As an addendum to this I must pay tribute to Miriam Lindsay in the UK who has always considered customers needs of paramount importance - sometimes ahead of what would be considered commercial common sense. It is a lesson that has taken me a while to learn; that sometimes a single part of the operation makes little financial sense but the sum of the parts makes L&C/YBP by far and away the best book vendor in the world.

Approval Plans in the UK and Europe

The UK and Europe are predominantly firm order markets with minimal adoption of approval plans across the continent. The environment has moved in a similar direction to North America but the unique time pressures which drove the US to approval plans a few decades ago have not been replicated in the EU.

The pace of change has been slower in the UK but we find ourselves in a similar position as the US a couple of decades ago. The difference is that the context in which the change needed to happen. The socio-economic pressures facing libraries were not confined to just their academic institutions, they were playing out across American society as a whole providing impetus and expediting the necessary changes. The UK has seen similar changes yet at a near glacial pace. The imperative to change has crept up on British libraries. Collection Management services supplied by YBP (amongst others) provide a number of solutions to enable greater efficacy in British libraries. Approval plans do not provide a panacea for the fiscal constraints in Europe but they would certainly go a long way to providing best value for the parent institutions.

The major barrier to the uptake is a well founded misinterpretation of what an approval plan is. The widely held belief is that the libraries out-source control of selection and collection management and that the librarian is relegated to the role of a book minder. There are a number of reasons for this but I think that it can only be a matter of time before approval plans are given a chance in Europe and each success will propagate new plans as trust is gained in the new methodology.

Note that contrary to what I have written above, a system of 'approvals' is run by public library vendors in the UK. But this bears little resemblance to the highly efficient and detailed approval plans developed by YBP and other vendors. The existence of these unpopular and wasteful plans does little to change the perception of the approval system prevalent outside of Europe.

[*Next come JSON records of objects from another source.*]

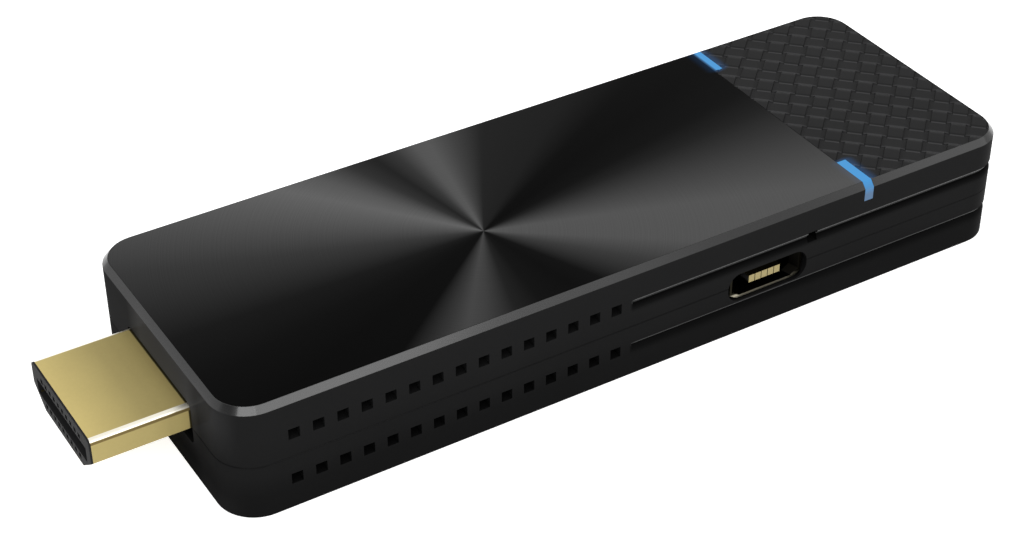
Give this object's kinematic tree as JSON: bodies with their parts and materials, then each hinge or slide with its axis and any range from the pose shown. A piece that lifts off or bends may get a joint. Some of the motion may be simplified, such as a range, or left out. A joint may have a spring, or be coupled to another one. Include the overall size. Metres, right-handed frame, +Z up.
{
  "type": "wireless display dongle",
  "caption": "Stick-shaped wireless display dongle with a gold display plug on one end, side power port, reset hole, vents, scooped side grooves and a spun top plate.",
  "frame": {"origin": "on the underside, halfway along the whole length with the plug and halfway across", "axes": "+X from the plug's tip to the rear end, +Y away from the side that holds the power port, +Z up through the top plate"},
  "size_m": [0.0996, 0.0308, 0.0126],
  "materials": {
    "cover_plastic": "black, finely textured moulding",
    "spun_plate": "black anodised with a circular spun finish",
    "woven_inlay": "dark satin moulding with a basket weave relief",
    "tape": "thin double-sided tape",
    "light_guide": "clear blue light guide, softly frosted",
    "gold_shell": "gold plated, bright",
    "plug_moulding": "black moulded insulator",
    "gold_contact": "gold plated contact metal",
    "steel_shell": "nickel plated pressed steel",
    "board": "dark green solder mask",
    "screw_steel": "plated screw",
    "chip": "moulded chip package",
    "ferrite": "pressed ferrite",
    "tinned_steel": "tinned sheet",
    "ceramic_body": "fired ceramic with tinned ends",
    "led_body": "clear cap over a blue light",
    "soft_pad": "soft gap-filling pad",
    "spreader_metal": "plain extruded fins",
    "plunger_plastic": "black moulded plunger"
  },
  "bodies": {
    "housing": {"upper_cover": "cover_plastic", "lower_cover": "cover_plastic", "top_plate": "spun_plate", "rear_inlay": "woven_inlay", "plate_adhesive": "tape", "inlay_adhesive": "tape", "light_guide_near": "light_guide", "light_guide_far": "light_guide", "hdmi_shell": "gold_shell", "hdmi_insulator": "plug_moulding", "hdmi_contacts": "gold_contact", "usb_shell": "steel_shell", "usb_tongue": "plug_moulding", "usb_contacts": "gold_contact", "main_board": "board", "board_screws": "screw_steel", "system_processor": "chip", "memory_chips": "chip", "flash_chip": "chip", "power_chip": "chip", "power_inductors": "ferrite", "wifi_chip": "chip", "wifi_shield": "tinned_steel", "crystals": "tinned_steel", "capacitors": "ceramic_body", "status_leds": "led_body", "antennas": "gold_contact", "thermal_pad": "soft_pad", "heat_spreader": "spreader_metal", "switch_base": "plug_moulding", "switch_cover": "tinned_steel"},
    "plunger": {"reset_plunger": "plunger_plastic"}
  },
  "joints": [
    {"name": "reset_press", "type": "slide", "parent": "housing", "child": "plunger", "axis": [0, 1, 0], "range_m": [0, 0.00025], "stiffness_N_per_m": 6400}
  ]
}
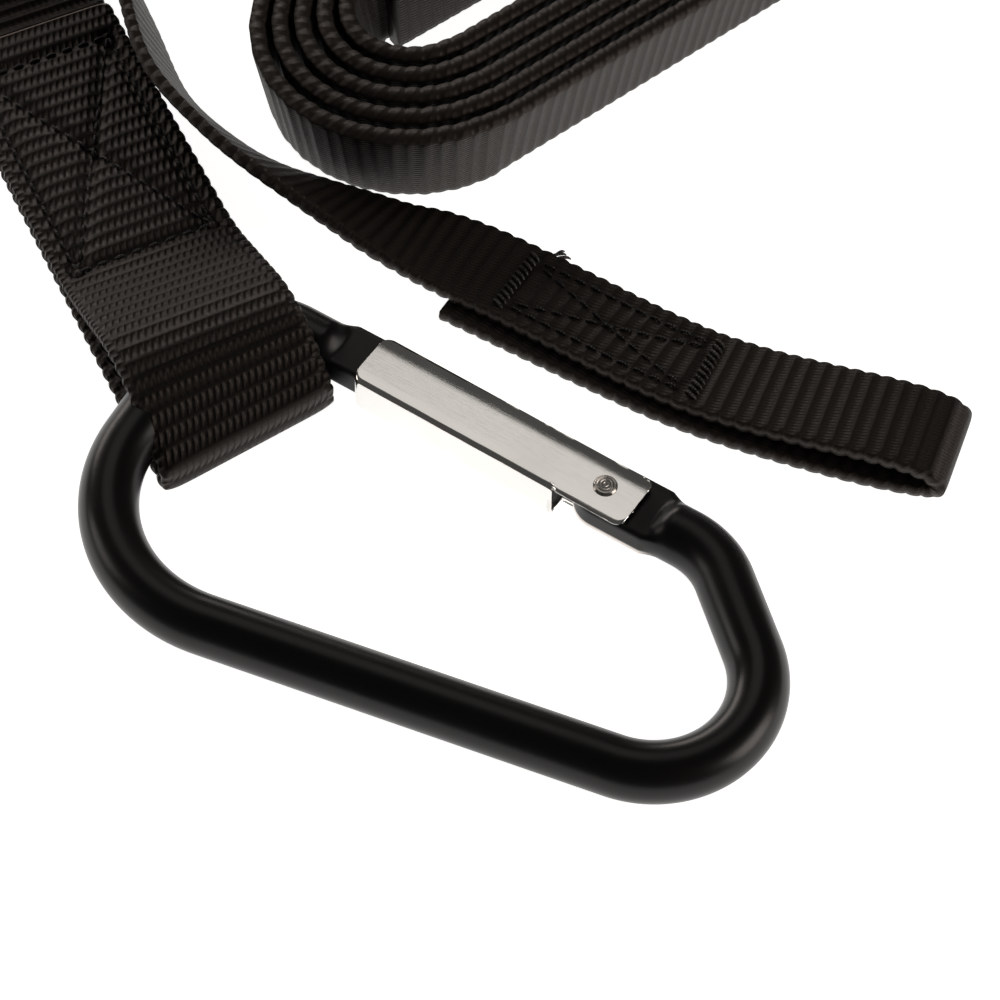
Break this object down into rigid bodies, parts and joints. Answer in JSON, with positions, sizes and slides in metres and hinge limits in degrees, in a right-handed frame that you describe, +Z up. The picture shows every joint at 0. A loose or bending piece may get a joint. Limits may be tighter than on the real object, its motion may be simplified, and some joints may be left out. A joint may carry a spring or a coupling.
{
  "type": "strap set with carabiner",
  "caption": "Webbing hanging sling with a spring-gate D carabiner on its sewn loop, and a narrow tie strap with a sewn eye, the rest wound in a roll.",
  "frame": {"origin": "on the surface the set lies on, under the sling's centreline, where the carabiner's bar crosses it", "axes": "+Z up from the surface; +X along the carabiner's straight spine, from its wide end to its hinge end; +Y from the spine towards the gate"},
  "size_m": [0.2215, 0.1907, 0.0174],
  "materials": {
    "webbing": "satin",
    "thread": "satin",
    "anodised_rod": "glossy",
    "gate_sheet": "polished",
    "rivet_steel": "satin",
    "spring_steel": "polished"
  },
  "bodies": {
    "straps": {"sling_webbing": "webbing", "sling_box_stitch": "thread", "sling_cross_stitch": "thread", "upper_box_stitch": "thread", "tie_strap_run": "webbing", "tie_strap_twist": "webbing", "tie_strap_end": "webbing", "tie_strap_roll": "webbing", "end_bar_tacks": "thread", "end_side_stitches": "thread", "end_cross_stitch": "thread"},
    "carabiner": {"carabiner_body": "anodised_rod", "gate_spring": "spring_steel"},
    "gate": {"gate_sleeve": "gate_sheet", "gate_rivet": "rivet_steel"}
  },
  "joints": [
    {"name": "carabiner_swing", "type": "hinge", "parent": "straps", "child": "carabiner", "pos_m": [0.002, 0.0061, 0.0061], "axis": [-0.456, -0.89, 0], "range_deg": [0, 10]},
    {"name": "gate_hinge", "type": "hinge", "parent": "carabiner", "child": "gate", "pos_m": [0.0558, -0.00112, 0.00459], "axis": [0.0262, 0, 0.9997], "range_deg": [0, 25], "stiffness_Nm_per_rad": 0.02, "springref_deg": -28.65}
  ]
}
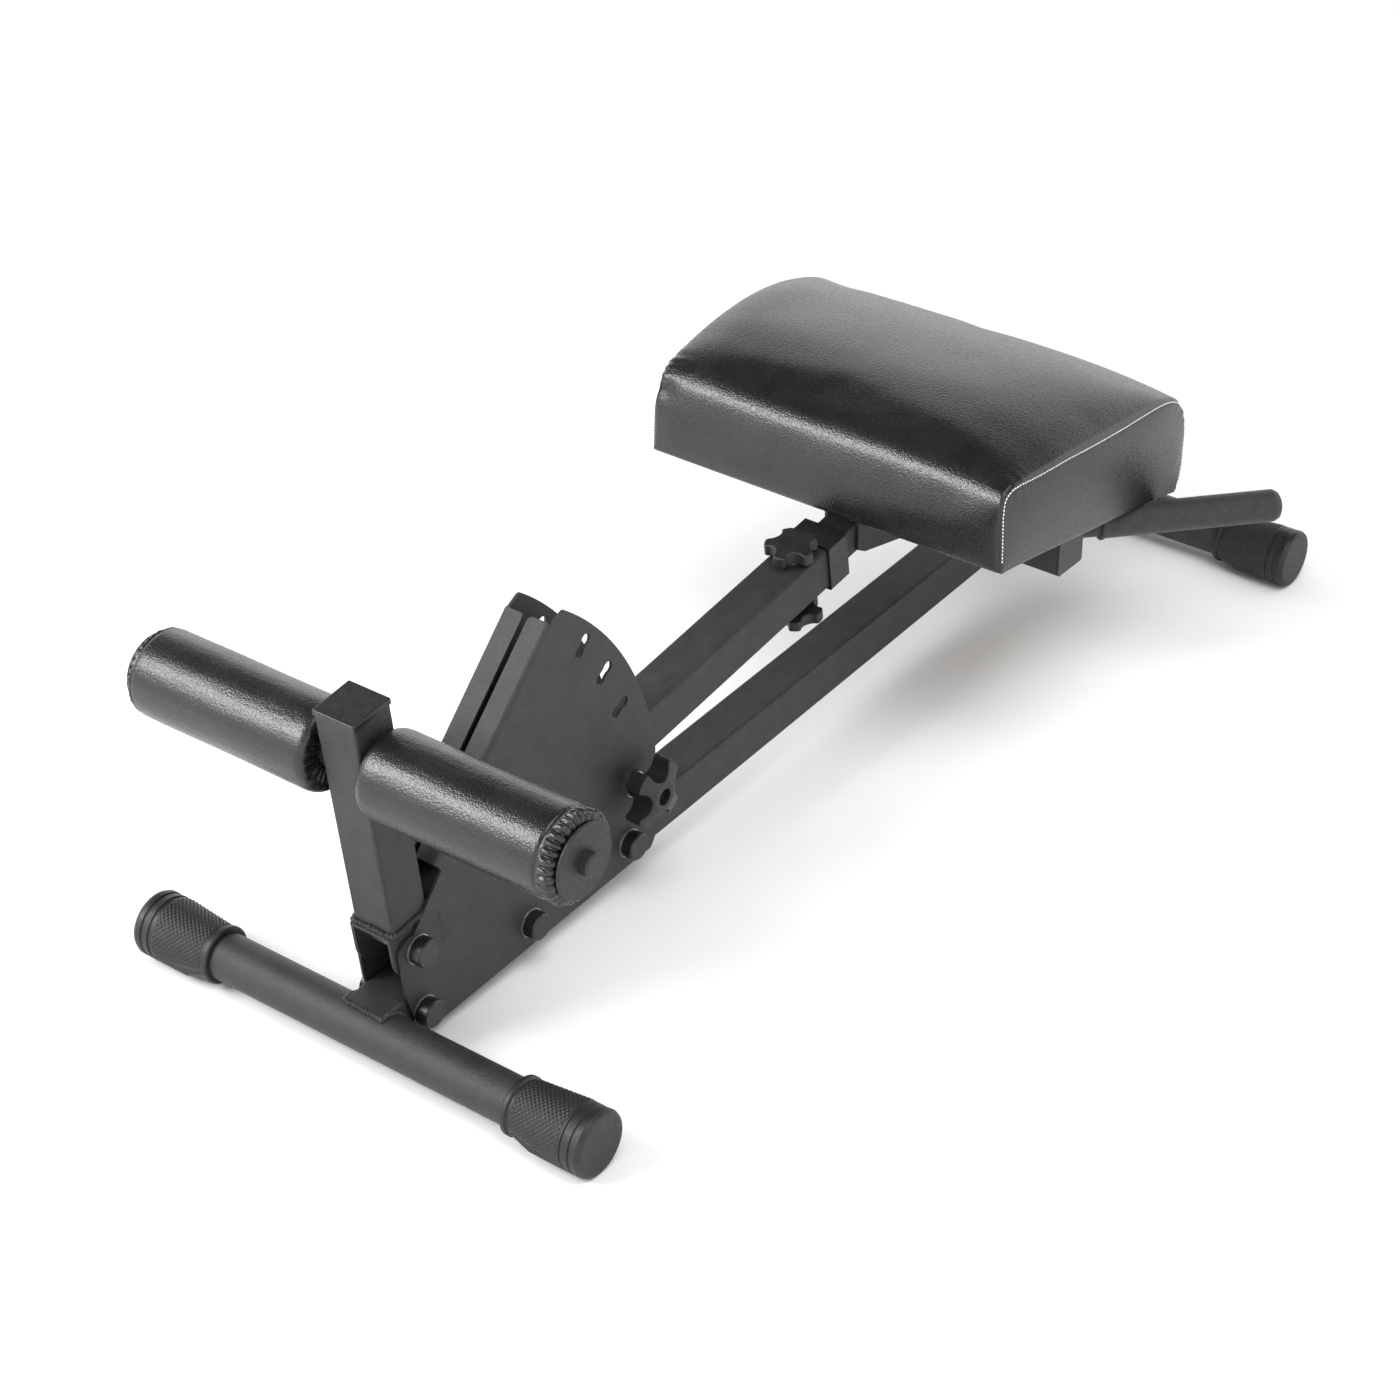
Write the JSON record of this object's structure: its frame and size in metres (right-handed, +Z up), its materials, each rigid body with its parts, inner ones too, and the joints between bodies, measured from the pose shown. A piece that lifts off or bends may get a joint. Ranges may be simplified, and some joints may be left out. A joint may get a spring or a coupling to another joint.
{
  "type": "adjustable weight bench",
  "caption": "Folding back-extension bench: a pivoting arm on a low two-foot frame carries ankle rollers and a sliding padded hip rest with two side handles.",
  "frame": {"origin": "on the floor, at the middle of the footprint of the resting bench", "axes": "+X from the ankle rollers to the hip pad, +Y to the bench's left side, +Z up"},
  "size_m": [1.126, 0.5478, 0.3235],
  "materials": {
    "frame_coat": "satin black powder coat, faintly pebbled",
    "cap_plastic": "matte black moulded plastic, knurled band",
    "plug_plastic": "matte black moulded plastic",
    "knob_plastic": "matte black moulded plastic",
    "roller_plug": "smooth matte black moulded plastic",
    "liner_plastic": "smooth black plastic tube",
    "grip_rubber": "soft matte black",
    "fastener_steel": "bright zinc plate",
    "pad_cover": "black artificial leather, fine grain, semi-gloss",
    "roller_cover": "black artificial leather, fine grain, semi-gloss",
    "foam": "closed-cell and cut foam, hidden by the covers",
    "board_wood": "raw plywood, hidden by the cover except below"
  },
  "bodies": {
    "base": {"front_foot_tube": "frame_coat", "rear_foot_tube": "frame_coat", "front_foot_cap_left": "cap_plastic", "front_foot_cap_right": "cap_plastic", "rear_foot_cap_left": "cap_plastic", "rear_foot_cap_right": "cap_plastic", "lower_beam": "frame_coat", "beam_end_plug": "plug_plastic", "crush_sleeves": "fastener_steel", "rear_saddle": "frame_coat", "frame_bolts": "fastener_steel", "frame_nuts": "fastener_steel", "saddle_bolts": "fastener_steel", "saddle_nuts": "fastener_steel", "pivot_bolt": "fastener_steel", "pivot_nut": "fastener_steel", "bolt_washers": "fastener_steel", "bolt_covers_left": "plug_plastic", "bolt_covers_right": "plug_plastic", "pivot_sleeve": "fastener_steel", "sector_plate_left": "frame_coat", "sector_plate_right": "frame_coat", "lock_nut": "fastener_steel"},
    "arm": {"pivot_bracket": "frame_coat", "arm_tube": "frame_coat", "arm_rest_block": "plug_plastic", "upright_tube": "frame_coat", "upright_cap": "plug_plastic", "roller_bar": "frame_coat", "roller_end_plug_left": "roller_plug", "roller_end_plug_right": "roller_plug", "arm_collar": "plug_plastic", "clamp_washers": "fastener_steel"},
    "roller_left": {"roller_liner_left": "liner_plastic", "roller_foam_left": "foam", "roller_cover_left": "roller_cover"},
    "roller_right": {"roller_liner_right": "liner_plastic", "roller_foam_right": "foam", "roller_cover_right": "roller_cover"},
    "clamp_knob": {"clamp_knob_top": "knob_plastic", "clamp_bolt": "fastener_steel"},
    "clamp_nut": {"clamp_knob_bottom": "knob_plastic", "clamp_thread_insert": "fastener_steel"},
    "lock_carrier": {"lock_washer": "fastener_steel"},
    "lock_pin": {"lock_bolt": "fastener_steel", "lock_knob": "knob_plastic"},
    "slider": {"slider_tube": "frame_coat", "pad_bracket": "frame_coat", "cross_tube": "frame_coat", "cross_tube_plug_left": "plug_plastic", "cross_tube_plug_right": "plug_plastic", "handle_tube_left": "frame_coat", "handle_tube_right": "frame_coat", "handle_grip_left": "grip_rubber", "handle_grip_right": "grip_rubber", "pad_board": "board_wood", "pad_foam": "foam", "pad_cover": "pad_cover", "pad_bolts": "fastener_steel", "pad_t_nuts": "fastener_steel"}
  },
  "joints": [
    {"name": "arm_pivot", "type": "hinge", "parent": "base", "child": "arm", "pos_m": [-0.499, 0, 0.092], "axis": [0, -1, 0], "range_deg": [0, 37.8]},
    {"name": "pad_slide", "type": "slide", "parent": "arm", "child": "slider", "axis": [0.9896, 0, 0.1437], "range_m": [0, 0.1]},
    {"name": "roller_left_spin", "type": "hinge", "parent": "arm", "child": "roller_left", "pos_m": [-0.52132, 0, 0.2666], "axis": [0, 1, 0], "continuous": true},
    {"name": "roller_right_spin", "type": "hinge", "parent": "arm", "child": "roller_right", "pos_m": [-0.52132, 0, 0.2666], "axis": [0, 1, 0], "continuous": true},
    {"name": "clamp_knob_turn", "type": "hinge", "parent": "arm", "child": "clamp_knob", "pos_m": [0.02352, 0, 0.16786], "axis": [-0.1437, 0, 0.9896], "continuous": true},
    {"name": "clamp_nut_turn", "type": "hinge", "parent": "arm", "child": "clamp_nut", "pos_m": [0.02352, 0, 0.16786], "axis": [-0.1437, 0, 0.9896], "continuous": true},
    {"name": "lock_pull", "type": "slide", "parent": "base", "child": "lock_carrier", "axis": [0, -1, 0], "range_m": [0, 0.08]},
    {"name": "lock_turn", "type": "hinge", "parent": "lock_carrier", "child": "lock_pin", "pos_m": [-0.23251, 0, 0.09972], "axis": [0, 1, 0], "continuous": true}
  ]
}
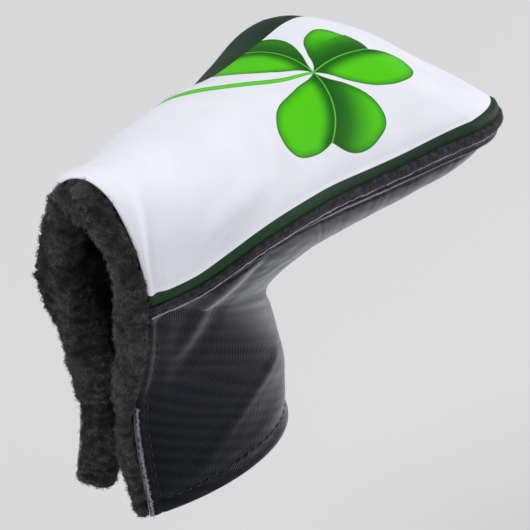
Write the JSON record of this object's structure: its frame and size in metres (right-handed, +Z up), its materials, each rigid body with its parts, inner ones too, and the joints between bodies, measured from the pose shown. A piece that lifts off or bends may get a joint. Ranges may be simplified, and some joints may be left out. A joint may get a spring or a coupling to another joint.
{
  "type": "putter head cover",
  "caption": "Sewn, padded blade putter head cover with a printed top, carbon-look sides, fleece lining and an open heel closed by two magnetic flaps.",
  "frame": {"origin": "on the fleece roof of the head pocket, straight above the middle of the shaft channel", "axes": "+X from heel to toe, +Y to the back side, +Z up from the neck to the top"},
  "size_m": [0.1469, 0.0798, 0.1091],
  "materials": {
    "printed_top": "smooth printed polyester, slight sheen",
    "carbon_leatherette": "embossed carbon-look twill, satin",
    "foam": "soft open-cell padding",
    "fleece": "deep pile fleece, matt",
    "piping": "woven tape, matt and slightly fuzzy",
    "piping_core": "twisted cotton",
    "magnet": "nickel plated"
  },
  "bodies": {
    "cover": {"top_shell": "printed_top", "top_foam": "foam", "top_lining": "fleece", "front_side_shell": "carbon_leatherette", "front_side_foam": "foam", "front_side_lining": "fleece", "back_side_shell": "carbon_leatherette", "back_side_foam": "foam", "back_side_lining": "fleece", "seam_piping": "piping", "piping_cord": "piping_core"},
    "front_flap": {"front_flap_shell": "carbon_leatherette", "front_flap_foam": "foam", "front_flap_lining": "fleece", "front_flap_upper_magnet": "magnet", "front_flap_lower_magnet": "magnet"},
    "back_flap": {"back_flap_shell": "carbon_leatherette", "back_flap_foam": "foam", "back_flap_lining": "fleece", "back_flap_upper_magnet": "magnet", "back_flap_lower_magnet": "magnet"}
  },
  "joints": [
    {"name": "front_flap_fold", "type": "hinge", "parent": "cover", "child": "front_flap", "pos_m": [-0.0415, -0.018, -0.0285], "axis": [-0.4072, 0.0635, 0.9111], "range_deg": [0, 50], "stiffness_Nm_per_rad": 0.05},
    {"name": "back_flap_fold", "type": "hinge", "parent": "cover", "child": "back_flap", "pos_m": [-0.0415, 0.018, -0.0285], "axis": [0.4072, 0.0635, -0.9111], "range_deg": [0, 50], "stiffness_Nm_per_rad": 0.05}
  ]
}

The greatest difference and the greatest similarity between the U.S. and U.K. book business

There are a number of differences in the way that books are collected; id est that the very reason for a library collection differs philosophically. The fiscal and socio-political pressures on British libraries continue to change collections policies. They are attempting to adapt to the ever growing constituency and increasing access issues with ever diminishing resources. This has enforced a selection pragmatism that is yet to settle to a consistent collections paradigm.

But there are far more similarities than differences. Whilst separated by a common language, the UK and US are bound by a desire to disseminate pedagogy and to collect this for future generations. This is a great stabilizing influence in a destabilized world.

The major key influence of the UK and US is that of globalization. Contrary to the knee-jerk reaction that this term generally raises, I feel that this trend is a necessary development for book rights and pricing. The territorial rights imposed in colonial fashion by the large commercial publishing houses are - like Colonialism - an outdated and redundant paradigm.

The internet has sounded the death knell for restricting the dissemination of book content globally but the big Houses continue to fight to retain the status quo as it enables a greater profit to be squeezed out of the book buying community. Today's consumer is all too savvy to allow this to happen. Whilst I welcome globalization's effect on making books more available at a standard price worldwide, I would always hope that this trend doesn't destroy the idiosyncrasies of publishing houses of different cultures and backgrounds.